Vibrant nightlife: Yerevan is packed full of excellent bars, pubs, and clubs to sip cocktails or dance until sunrise.
Delicious food: Yerevan has some excellent restaurants serving regional cuisine from Armenian lavash to Georgian and Iranian. One thing’s for sure, you won’t go hungry here.
Day trips to the mountains: It’s so easy to get out into Armenia’s breathtaking mountains from the city and most journeys take under an hour by bus to reach the wilderness.

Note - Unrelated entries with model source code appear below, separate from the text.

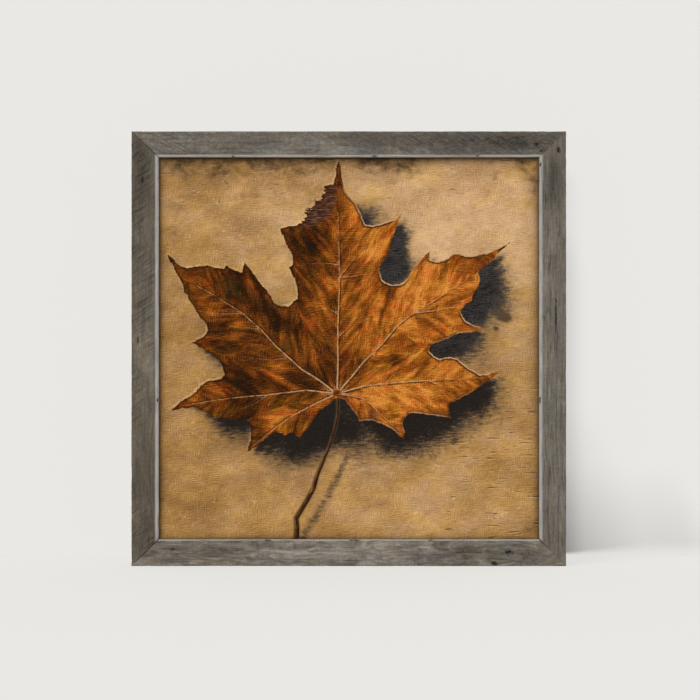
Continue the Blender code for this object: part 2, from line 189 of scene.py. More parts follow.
# Veins: (half width at the base in mm, points from the base outwards), the main ones first
MAIN_VEINS = 8  # brush strokes fan out from these
VEINS = [
    (1.0, [(-14, -53), (-13, -20), (-13, 24), (-11, 80), (-12, 123), (-13, 160)]),
    (1.0, [(-14, -53), (-37, -36), (-55, -25), (-86, 3), (-103, 22), (-126, 42), (-161, 64), (-178, 73)]),
    (1.05, [(-14, -53), (5, -31), (16, -17), (37, 3), (57, 27), (75, 41), (107, 60), (140, 82)]),
    (0.7, [(75, 41), (99, 44), (120, 48), (128, 53)]),
    (0.9, [(-14, -53), (-50, -49), (-100, -55), (-126, -57), (-151, -60), (-194, -67)]),
    (0.95, [(-14, -53), (18, -44), (44, -41), (70, -39), (125, -36), (156, -35)]),
    (0.9, [(-14, -53), (-40, -65), (-70, -81), (-95, -100), (-112, -114)]),
    (0.7, [(-14, -53), (16, -58), (29, -69), (39, -79), (60, -97)]),
    (0.4, [(-12, 98), (-31, 100), (-52, 98)]),
    (0.5, [(-12, 82), (8, 85), (24, 88), (37, 94)]),
    (0.5, [(-12, 82), (10, 110), (22, 124)]),
    (0.45, [(-12, 14), (-4, 21), (11, 38)]),
    (0.4, [(-73, -11), (-90, -14), (-116, -11), (-131, -9)]),
    (0.4, [(-125, 41), (-151, 40), (-178, 44)]),
    (0.35, [(-103, 22), (-120, 24), (-136, 22)]),
    (0.35, [(30, -8), (33, 14), (42, 30)]),
    (0.35, [(94, -38), (112, -46), (124, -56)]),
    (0.35, [(-95, -55), (-112, -66), (-128, -72)]),
    (0.35, [(-13, 40), (-24, 47), (-32, 58)]),
]
LEAF_BASE = VEINS[0][1][0]
STROKE_SLANT = math.radians(38)  # of the strokes to their vein
STEM = (1.9, [
    (-13, -57), (-13, -77), (-17, -97), (-23, -115), (-37, -148), (-41, -163), (-48, -176), (-62, -199),
    (-61, -211), (-62, -226),
])
STEM_SHADOW = (9, [(0, -120), (-10, -145), (-24, -172), (-40, -198), (-54, -222)])

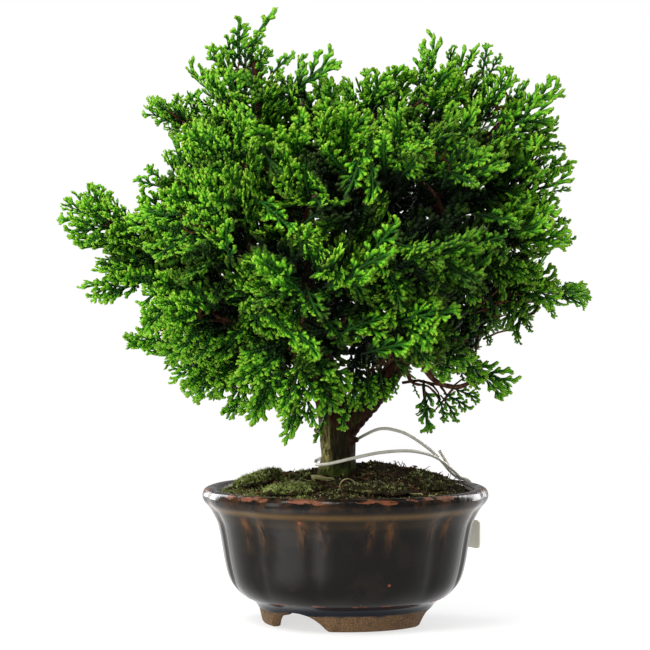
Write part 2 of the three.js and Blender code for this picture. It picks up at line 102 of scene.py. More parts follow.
def catmull(points: Sequence[Point], count: int) -> np.ndarray:
    """A smooth curve through points, evenly spaced along its length.

    Args:
        points: the points that the curve passes through.
        count: how many points are returned.

    Returns:
        An array of count rows.
    """
    p = np.asarray(points, float)
    p = np.vstack([2 * p[0] - p[1], p, 2 * p[-1] - p[-2]])
    fine = []
    for i in range(1, len(p) - 2):
        for t in np.linspace(0, 1, 24, endpoint=False):
            a, b, c, d = p[i - 1 : i + 3]
            bend = (2 * a - 5 * b + 4 * c - d) * t**2 + (3 * b - a - 3 * c + d) * t**3
            fine.append(0.5 * (2 * b + (c - a) * t + bend))
    fine.append(p[-2])
    fine = np.array(fine)
    run = np.concatenate([[0], np.cumsum(np.linalg.norm(np.diff(fine, axis=0), axis=1))])
    places = np.linspace(0, run[-1], count)
    return np.column_stack([np.interp(places, run, fine[:, k]) for k in range(fine.shape[1])])


# ---- materials ----


class Value:
    """A socket that carries a number or colour. Arithmetic on it adds Math nodes."""

    def __init__(self, tree: "Graph", socket: "NodeSocket | None") -> None:
        """Wraps one output socket of a tree."""
        self.tree = tree
        self.socket = socket

    def _maths(self, operation: str, first: "Value | float", second: "Value | float") -> "Value":
        """A Math node on two numbers."""
        return self.tree.node("ShaderNodeMath", {"operation": operation}, {0: first, 1: second})

    def __add__(self, other: "Value | float") -> "Value":
        """Sum."""
        return self._maths("ADD", self, other)

    __radd__ = __add__

    def __sub__(self, other: "Value | float") -> "Value":
        """Difference."""
        return self._maths("SUBTRACT", self, other)

    def __rsub__(self, other: "Value | float") -> "Value":
        """Difference with this value last, as in 1 - mask."""
        return self._maths("SUBTRACT", other, self)

    def __mul__(self, other: "Value | float") -> "Value":
        """Product."""
        return self._maths("MULTIPLY", self, other)

    __rmul__ = __mul__

    def beside(self, output: str) -> "Value":
        """Another output of the same node."""
        return Value(self.tree, self.socket.node.outputs[output])

    def between(self, low: float, high: float) -> "Value":
        """Smooth step of this value from 0 at low to 1 at high."""
        inputs = {"Value": self, "From Min": low, "From Max": high}
        return self.tree.node("ShaderNodeMapRange", {"interpolation_type": "SMOOTHSTEP"}, inputs)


class Graph:
    """A tree of nodes whose sockets are handled as values."""

    def __init__(self, tree: bpy.types.NodeTree) -> None:
        """Starts with no nodes."""
        self.tree = tree
        tree.nodes.clear()

    @staticmethod
    def _find(sockets: bpy.types.bpy_prop_collection, key: "str | int") -> NodeSocket:
        """A socket by its index, identifier or name."""
        if isinstance(key, int):
            return sockets[key]
        for socket in sockets:
            if socket.identifier == key:
                return socket
        return sockets[key]

    def node(
        self, kind: str, settings: "dict | None" = None, inputs: "dict | None" = None, output: "str | int" = 0
    ) -> Value:
        """Adds one node.

        Args:
            kind: the node's type.
            settings: its properties; stops fills a colour ramp.
            inputs: values or links for its sockets, by index, identifier or name.
            output: which output is returned.

        Returns:
            The chosen output.
        """
        made = self.tree.nodes.new(kind)
        for key, value in (settings or {}).items():
            if key != "stops":
                setattr(made, key, value)
                continue
            elements = made.color_ramp.elements
            elements.remove(elements[-1])
            for i, (place, colour) in enumerate(value):
                element = elements[0] if i == 0 else elements.new(place)
                element.position = place
                element.color = (*colour, 1.0)
        for key, value in (inputs or {}).items():
            socket = self._find(made.inputs, key)
            if isinstance(value, Value):
                self.tree.links.new(value.socket, socket)
            else:
                socket.default_value = value
        return Value(self, self._find(made.outputs, output) if made.outputs else None)


class Tree(Graph):
    """The nodes of a material, or of the surround."""

    def __init__(self, name: str, surround: bool = False) -> None:
        """Starts an empty material or surround.

        Args:
            name: its name.
            surround: whether it lights the scene from all sides.
        """
        self.owner = (bpy.data.worlds if surround else bpy.data.materials).new(name)
        self.owner.use_nodes = True
        super().__init__(self.owner.node_tree)

    def place(self, stretch: Point = (1.0, 1.0, 1.0)) -> Value:
        """Object coordinates, scaled along each axis."""
        at = self.node("ShaderNodeTexCoord", output="Object")
        if stretch == (1.0, 1.0, 1.0):
            return at
        return self.node("ShaderNodeMapping", inputs={"Vector": at, "Scale": stretch})

    def noise(
        self, size: float, detail: float = 3.0, stretch: Point = (1.0, 1.0, 1.0), rough: float = 0.55
    ) -> Value:
        """Noise over the object.

        Args:
            size: how large its features are, in millimetres.
            detail: how many finer layers it has.
            stretch: its scale along each axis.
            rough: how strong the finer layers are.

        Returns:
            A number near 0.5.
        """
        scale = 1 / (size * MM)
        inputs = {"Vector": self.place(stretch), "Scale": scale, "Detail": detail, "Roughness": rough}
        return self.node("ShaderNodeTexNoise", inputs=inputs)

    def axis(self, name: str) -> Value:
        """One of the object coordinates: X, Y or Z."""
        return self.node("ShaderNodeSeparateXYZ", inputs={0: self.place()}, output=name)

    def away(self, point: Vector) -> Value:
        """Distance from a point in metres."""
        inputs = {0: self.place(), 1: point}
        return self.node("ShaderNodeVectorMath", {"operation": "DISTANCE"}, inputs, "Value")

    def near(self, point: Vector, radius: float) -> Value:
        """1 within a radius in millimetres of a point, 0 farther off."""
        return 1 - self.away(point).between(radius * 0.8 * MM, radius * 1.15 * MM)

    def mark(self, name: str) -> Value:
        """A number stored on the mesh."""
        return self.node("ShaderNodeAttribute", {"attribute_name": name}, output="Fac")

    def ramp(self, value: Value, stops: Sequence[tuple[float, Colour]]) -> Value:
        """Colour by value."""
        return self.node("ShaderNodeValToRGB", {"stops": stops}, {"Fac": value})

    def mix(self, factor: "Value | float", first: "Value | Colour", second: "Value | Colour") -> Value:
        """Mixes two colours.

        Args:
            factor: 0 gives the first colour and 1 the second.
            first: the first colour.
            second: the second colour.

        Returns:
            The mixed colour.
        """
        a, b = ((*colour, 1.0) if isinstance(colour, tuple) else colour for colour in (first, second))
        inputs = {"Factor_Float": factor, "A_Color": a, "B_Color": b}
        return self.node("ShaderNodeMix", {"data_type": "RGBA"}, inputs, "Result_Color")

    def bump(self, height: Value, depth: float, strength: float = 1.0, under: "Value | None" = None) -> Value:
        """Relief on the surface.

        Args:
            height: how high it stands, from 0 to 1.
            depth: its depth in millimetres.
            strength: how strongly it shows.
            under: the relief that it is added to.

        Returns:
            The normal.
        """
        inputs = {"Height": height, "Distance": depth * MM, "Strength": strength}
        if under is not None:
            inputs["Normal"] = under
        return self.node("ShaderNodeBump", inputs=inputs)

    def finish(self, **inputs: "Value | float | Colour") -> Material:
        """Closes the material with a Principled shader.

        Args:
            inputs: socket values by name, with _ for a space.

        Returns:
            The finished material.
        """
        ready = {}
        for key, value in inputs.items():
            ready[key.replace("_", " ")] = (*value, 1.0) if isinstance(value, tuple) else value
        shader = self.node("ShaderNodeBsdfPrincipled", inputs=ready)
        self.node("ShaderNodeOutputMaterial", inputs={"Surface": shader})
        return self.owner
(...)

Visit Garni Temple, Lake Sevan, and Mount Aragats among other places.
Cons of Living in Yerevan
Higher prices: Yerevan can be a little on the costly side so you’ll need to budget accordingly.
Cold winters: If like me you don’t like the cold, then avoid winter in Yerevan (I messed up there and arrived in January).
It’s a little far from anywhere else: Although Georgia is only six hours away by bus, Armenia is a little out of the way making traveling to neighboring countries difficult (and impossible for Turkey and Azerbaijan).
Digital Nomad Visa for Yerevan
One of the reasons that Yerevan is a great destination for digital nomads is that many nationalities can stay visa-free for up to six months (some nationalities can stay up to a year). This can be reset by simply taking the bus or train to Georgia and then coming back in, so there is no need for a nomad visa.
American, EU and British citizens can stay in Armenia visa-free for 180 days. Unfortunately, it’s not so easy for Canadians who require a visa to enter (21 or 120 days). Citizens of all countries can also register as private entrepreneurs to obtain a one-year “digital nomad visa“.
Now you know all there is to know about being a digital nomad in Yerevan, the charming capital of Armenia. I absolutely loved the four months I spent living and working in the city and can’t wait to return in two weeks.
With a vibrant cafe culture, long, hot summers, plenty of coworking spaces, and some incredible day trips to be had, Armenia is a place that deserves at least a month to explore. So, don’t delay, book that trip to beautiful Armenia today (and come say hi if you see me around town).